Blasphemy consists of cursing God (see Exod. 22.27; 1 Kings 21.10-13), that is, uttering an imprecation against Him in which His name is included (“May such-and-such befall YHVH”). (Adele Berlin and Marc Zvi Brettler, ed. Jewish Study Bible. Oxford: Oxford University Press, 2004, Leviticus 24:11 fn., p 268.) Then commenting on Leviticus 5:20-26 it is stated that “The misuse of the divine name is probably the most common form of desecration of the sacred, since every Israelite has immediate access to it at all times,” (Ibid. p 217). It may well be that the concern for blasphemy or misuse of the Name is what prompted Yaacov to write,

But above all, my dear brothers and sisters, do not swear by heaven, or by earth, or by any other oath. But let your ‘yes’ be ‘yes’ and your ‘no’ be ‘no’ – so that you may not fall under judgment. (James 5:12)

The outcome of the man’s blasphemy and cursing was his death by stoning by all those who heard his blasphemy (cf. Leviticus 24:23).

Here, as we will see again in Numbers 15:32-36, the community of Bnei Yisrael is required to apply “capital punishment” in the form of stoning. Stoning, as a communal form of execution, is the most commonly mentioned form of execution in the Bible. It is used to punish crimes against the entire community (idolatry in Leviticus 20:2; sorcery in 20:27).
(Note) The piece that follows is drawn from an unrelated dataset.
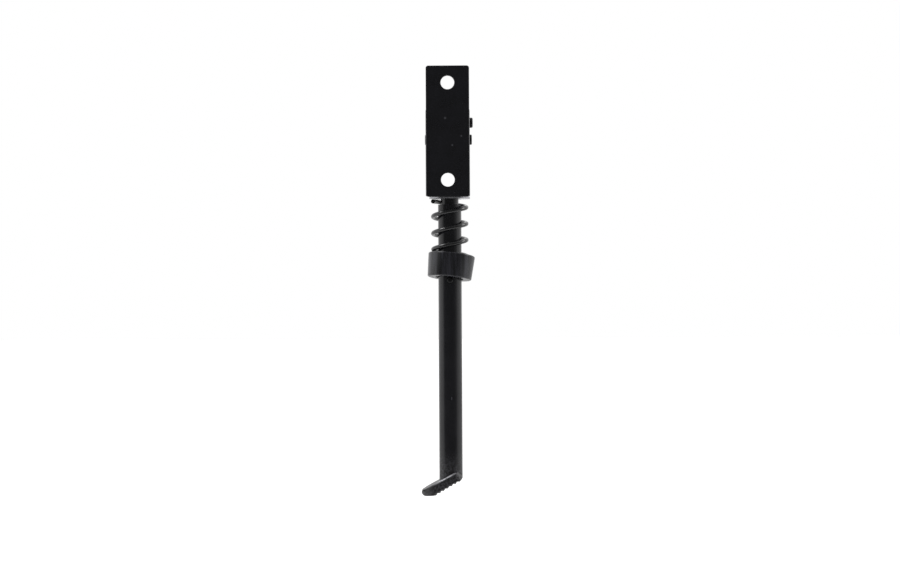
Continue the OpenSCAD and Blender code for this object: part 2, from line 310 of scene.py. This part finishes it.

It is said that blasphemy, like leshon hara brought guilt not only on the speaker but the hearer as well. Therefore, everyone who heard the man blaspheme were required to lay their hands on his head, whether as a witness against him or to rid themselves of any guilt incurred in merely hearing the blasphemy. Then, by the whole community performing the stoning, it was impossible to determine whose stone actually brought about the death of the guilty person.

In this narrative, we are not told the condition of the blasphemer’s heart. Was he an evil individual who did not fear HaShem, or did he simply get caught up in the moment and allow his anger to control his mouth? Whatever the cause of his words, we are reminded once again of the importance of keeping a guard over our mouth (cf. Psalms 141:3). In one of his numerous encounters with the Torah scholars, Yeshua warned them as well as the crowd listening to him,

… I tell you, all things will be forgiven the sons of men, the sins and whatever blasphemies they utter, but whoever slanders the Ruach haKodesh, never has release, but is guilty of eternal sin” (Mark 3:28-29)! The ESV translation states, “never has forgiveness.”
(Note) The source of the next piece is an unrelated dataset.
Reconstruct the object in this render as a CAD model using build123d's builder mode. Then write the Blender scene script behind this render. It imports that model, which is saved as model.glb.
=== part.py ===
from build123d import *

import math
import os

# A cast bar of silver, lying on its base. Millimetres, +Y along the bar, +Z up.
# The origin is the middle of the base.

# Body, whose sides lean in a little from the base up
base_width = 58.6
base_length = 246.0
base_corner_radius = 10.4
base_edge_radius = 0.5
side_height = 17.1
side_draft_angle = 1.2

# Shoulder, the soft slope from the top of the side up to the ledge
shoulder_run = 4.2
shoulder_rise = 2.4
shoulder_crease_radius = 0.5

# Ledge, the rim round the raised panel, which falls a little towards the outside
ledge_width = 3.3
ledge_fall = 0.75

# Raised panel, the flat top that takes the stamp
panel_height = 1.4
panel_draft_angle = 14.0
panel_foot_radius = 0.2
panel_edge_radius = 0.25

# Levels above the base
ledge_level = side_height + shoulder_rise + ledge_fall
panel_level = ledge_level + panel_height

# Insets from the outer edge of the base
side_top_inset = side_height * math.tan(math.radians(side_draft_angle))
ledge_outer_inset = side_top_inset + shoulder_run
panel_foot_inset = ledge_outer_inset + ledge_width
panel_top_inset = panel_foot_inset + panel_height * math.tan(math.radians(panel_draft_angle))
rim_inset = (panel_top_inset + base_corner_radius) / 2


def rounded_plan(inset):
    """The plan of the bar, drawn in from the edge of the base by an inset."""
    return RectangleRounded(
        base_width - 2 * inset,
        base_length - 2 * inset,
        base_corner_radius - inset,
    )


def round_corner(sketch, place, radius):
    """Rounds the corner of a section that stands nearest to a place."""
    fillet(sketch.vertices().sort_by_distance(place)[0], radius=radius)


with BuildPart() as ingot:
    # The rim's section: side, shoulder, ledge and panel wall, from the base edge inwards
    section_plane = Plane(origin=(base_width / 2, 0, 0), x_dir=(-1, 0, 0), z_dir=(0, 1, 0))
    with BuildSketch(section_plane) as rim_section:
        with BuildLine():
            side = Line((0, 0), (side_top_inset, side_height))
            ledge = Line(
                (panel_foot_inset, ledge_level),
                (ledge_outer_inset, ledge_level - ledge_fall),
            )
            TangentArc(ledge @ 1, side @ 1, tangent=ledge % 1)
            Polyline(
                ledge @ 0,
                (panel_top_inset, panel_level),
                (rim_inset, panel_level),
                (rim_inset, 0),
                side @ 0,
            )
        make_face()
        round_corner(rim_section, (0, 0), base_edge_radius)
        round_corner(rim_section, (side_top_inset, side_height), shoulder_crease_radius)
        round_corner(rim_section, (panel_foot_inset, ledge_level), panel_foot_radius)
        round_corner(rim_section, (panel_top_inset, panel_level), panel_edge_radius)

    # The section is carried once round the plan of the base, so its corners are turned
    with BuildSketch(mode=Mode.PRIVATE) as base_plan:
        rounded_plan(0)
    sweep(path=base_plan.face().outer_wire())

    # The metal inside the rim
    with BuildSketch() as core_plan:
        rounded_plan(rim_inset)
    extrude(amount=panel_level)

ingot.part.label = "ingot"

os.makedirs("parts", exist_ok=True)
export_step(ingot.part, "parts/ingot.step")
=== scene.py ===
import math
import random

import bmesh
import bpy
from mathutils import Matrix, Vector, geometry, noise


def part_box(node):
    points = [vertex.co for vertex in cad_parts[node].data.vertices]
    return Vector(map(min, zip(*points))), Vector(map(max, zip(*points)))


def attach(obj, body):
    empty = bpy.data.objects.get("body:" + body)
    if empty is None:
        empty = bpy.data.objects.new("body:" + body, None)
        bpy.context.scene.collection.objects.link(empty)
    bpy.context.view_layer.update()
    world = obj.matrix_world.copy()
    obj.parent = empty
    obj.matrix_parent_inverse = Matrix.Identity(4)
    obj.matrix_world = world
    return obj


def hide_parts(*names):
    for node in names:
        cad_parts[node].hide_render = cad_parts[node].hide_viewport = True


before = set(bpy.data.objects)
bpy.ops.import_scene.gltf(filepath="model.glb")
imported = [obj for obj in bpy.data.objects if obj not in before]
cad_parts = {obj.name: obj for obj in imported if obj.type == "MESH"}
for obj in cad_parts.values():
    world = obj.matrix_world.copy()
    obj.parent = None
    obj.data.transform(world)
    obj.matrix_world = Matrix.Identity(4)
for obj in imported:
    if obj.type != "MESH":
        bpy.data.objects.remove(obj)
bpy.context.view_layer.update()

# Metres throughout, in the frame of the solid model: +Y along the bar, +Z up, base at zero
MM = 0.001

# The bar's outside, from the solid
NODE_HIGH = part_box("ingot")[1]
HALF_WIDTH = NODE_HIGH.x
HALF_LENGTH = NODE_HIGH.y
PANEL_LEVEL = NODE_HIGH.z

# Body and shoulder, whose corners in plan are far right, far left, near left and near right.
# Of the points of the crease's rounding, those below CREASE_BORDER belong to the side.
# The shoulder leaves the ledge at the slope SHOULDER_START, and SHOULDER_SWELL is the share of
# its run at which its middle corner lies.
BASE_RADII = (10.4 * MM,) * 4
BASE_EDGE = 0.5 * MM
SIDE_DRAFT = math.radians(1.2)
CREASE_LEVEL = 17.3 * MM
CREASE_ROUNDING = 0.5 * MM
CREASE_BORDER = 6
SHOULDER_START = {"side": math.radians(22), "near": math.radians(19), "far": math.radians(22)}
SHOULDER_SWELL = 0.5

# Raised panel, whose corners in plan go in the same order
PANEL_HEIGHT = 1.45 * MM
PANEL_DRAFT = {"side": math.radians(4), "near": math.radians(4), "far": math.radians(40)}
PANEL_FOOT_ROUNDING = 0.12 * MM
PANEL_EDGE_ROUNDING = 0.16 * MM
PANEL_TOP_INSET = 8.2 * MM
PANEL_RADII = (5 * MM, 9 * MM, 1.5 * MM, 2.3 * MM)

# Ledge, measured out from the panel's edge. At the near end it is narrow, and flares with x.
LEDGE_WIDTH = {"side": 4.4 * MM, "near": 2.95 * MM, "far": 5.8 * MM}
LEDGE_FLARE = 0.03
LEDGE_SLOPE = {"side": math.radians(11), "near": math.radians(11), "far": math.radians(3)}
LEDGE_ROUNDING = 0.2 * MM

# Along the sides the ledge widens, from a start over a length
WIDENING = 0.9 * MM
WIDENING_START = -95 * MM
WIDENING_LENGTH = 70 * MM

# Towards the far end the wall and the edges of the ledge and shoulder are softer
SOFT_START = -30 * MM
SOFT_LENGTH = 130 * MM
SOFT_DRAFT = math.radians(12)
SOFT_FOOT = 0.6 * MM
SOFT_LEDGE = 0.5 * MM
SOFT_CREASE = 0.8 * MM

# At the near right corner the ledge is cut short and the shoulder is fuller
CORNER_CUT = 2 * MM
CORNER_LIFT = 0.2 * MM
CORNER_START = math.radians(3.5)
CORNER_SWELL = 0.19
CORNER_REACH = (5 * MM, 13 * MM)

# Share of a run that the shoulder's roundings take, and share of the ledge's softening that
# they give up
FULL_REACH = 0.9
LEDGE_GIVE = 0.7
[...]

One has to wonder if this isn’t the same thing that happened to Ananias and Sapphira in Acts when Kefa charged them with lying to the Ruach Kodesh (Acts 5:3-20). The judgment was swift and decisive in accordance with Leviticus 24:16, “Whoever blasphemes the Name of ADONAI must surely be put to death.”
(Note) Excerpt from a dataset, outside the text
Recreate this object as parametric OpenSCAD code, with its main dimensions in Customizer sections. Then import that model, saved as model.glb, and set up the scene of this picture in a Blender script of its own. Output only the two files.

The Life Application Bible, commenting on the death penalty required in verse 14 for blasphemy, explains the reason for such a dire punishment,

This punishment for blasphemy (cursing God) seems extreme by modern standards. But it shows how seriously God expects us to take our relationship with him. Often, we use his name in swearing, or we act as though he doesn’t exist. We should be careful how we speak and act, treating God with reverence. Eventually, he will have the last word.

The opening words of Mishlei (Proverbs) and the closing words of Kohelet(Ecclesiastes) hold the key to our words. These verses exhort us to begin and end with the fear of HaShem, “The fear of ADONAI is the beginning of knowledge, but fools despise wisdom and discipline,” (Proverbs 1:7) and “A final word, when all has been heard: Fear God and keep His mitzvot! For this applies to all mankind,” (Ecclesiastes 12:13). If all that we are and all that we do and say are bookended by fear of ADONAI, then with the help of the Ruach Kodesh, we will be able to control the words of our mouth and thus not fall into sin and transgression. May the words of our mouths and the meditations of our hearts begin and end with the fear of ADONAI.